Quote, without change, all of the lines that follow.

• **DATA**

□ □ □ □

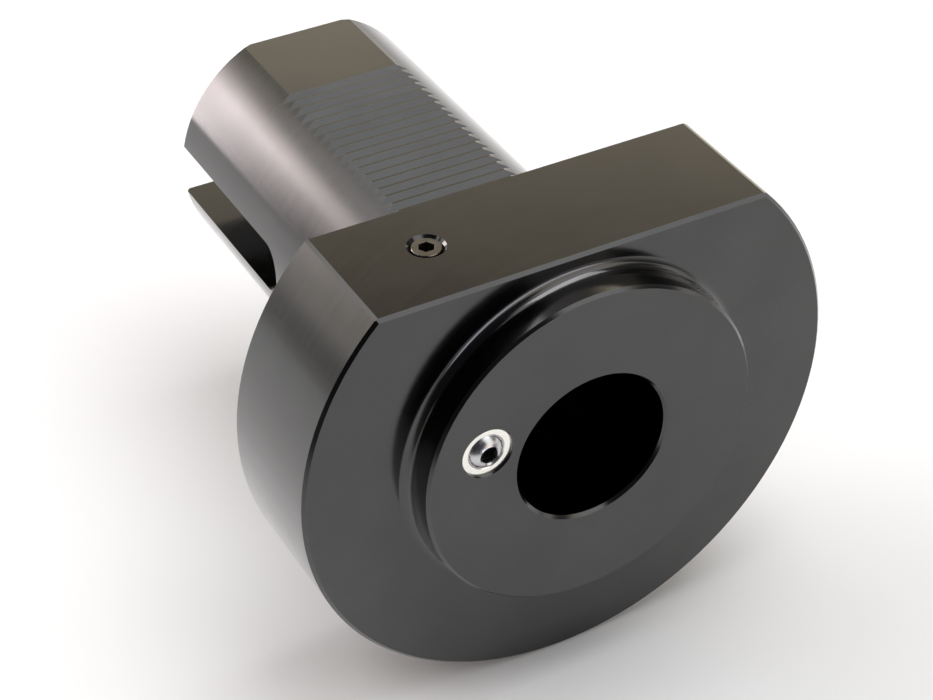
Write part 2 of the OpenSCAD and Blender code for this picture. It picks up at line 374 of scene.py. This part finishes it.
def milled_zone(tree):
    """1 on the milled flats and in the fork slot, 0 on everything that was turned."""
    x, y, z, _ = place_on_object(tree)
    radius = distance_from(tree, x, z)
    on_flange_flat = sum_of(tree, "GREATER_THAN", z, FLANGE_FLAT)
    behind_seat = sum_of(tree, "GREATER_THAN", y, BEHIND_SEAT)
    inside_shank = sum_of(tree, "LESS_THAN", radius, SHANK_SKIN)
    outside_bore = sum_of(tree, "GREATER_THAN", radius, BORE_SKIN)
    on_shank = sum_of(tree, "MULTIPLY", inside_shank, outside_bore)
    on_shank = sum_of(tree, "MULTIPLY", on_shank, behind_seat)
    return sum_of(tree, "MAXIMUM", on_flange_flat, on_shank)


print("milled above", FLANGE_FLAT / MM, "mm and within", SHANK_SKIN / MM, "mm of the axis")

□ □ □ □

• **THE RESULT**
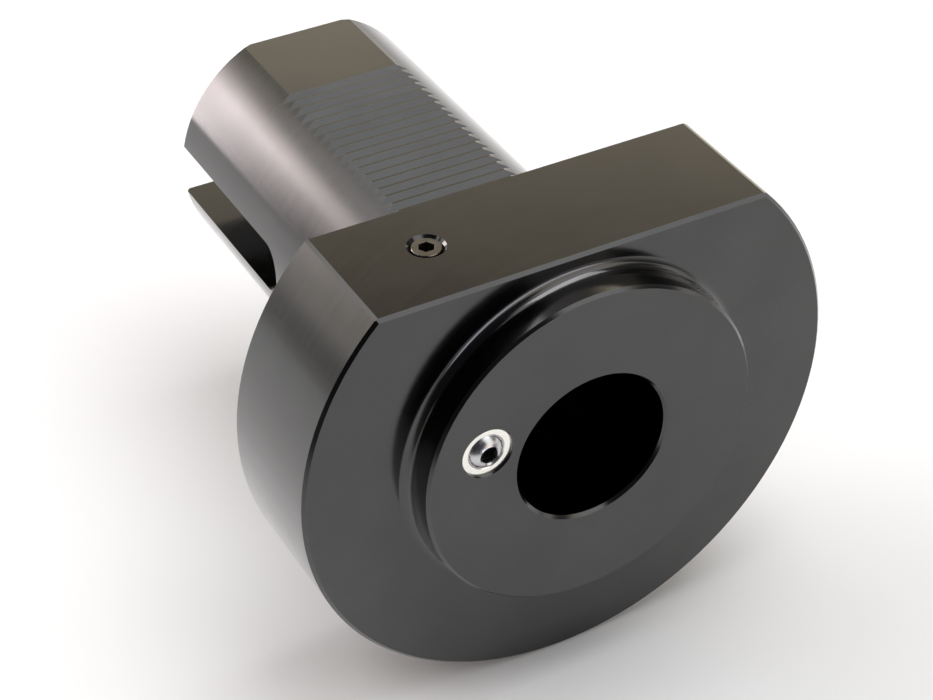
Write part 2 of the OpenSCAD and Blender code for this picture. It picks up at line 374 of scene.py. This part finishes it.
def milled_zone(tree):
    """1 on the milled flats and in the fork slot, 0 on everything that was turned."""
    x, y, z, _ = place_on_object(tree)
    radius = distance_from(tree, x, z)
    on_flange_flat = sum_of(tree, "GREATER_THAN", z, FLANGE_FLAT)
    behind_seat = sum_of(tree, "GREATER_THAN", y, BEHIND_SEAT)
    inside_shank = sum_of(tree, "LESS_THAN", radius, SHANK_SKIN)
    outside_bore = sum_of(tree, "GREATER_THAN", radius, BORE_SKIN)
    on_shank = sum_of(tree, "MULTIPLY", inside_shank, outside_bore)
    on_shank = sum_of(tree, "MULTIPLY", on_shank, behind_seat)
    return sum_of(tree, "MAXIMUM", on_flange_flat, on_shank)


print("milled above", FLANGE_FLAT / MM, "mm and within", SHANK_SKIN / MM, "mm of the axis")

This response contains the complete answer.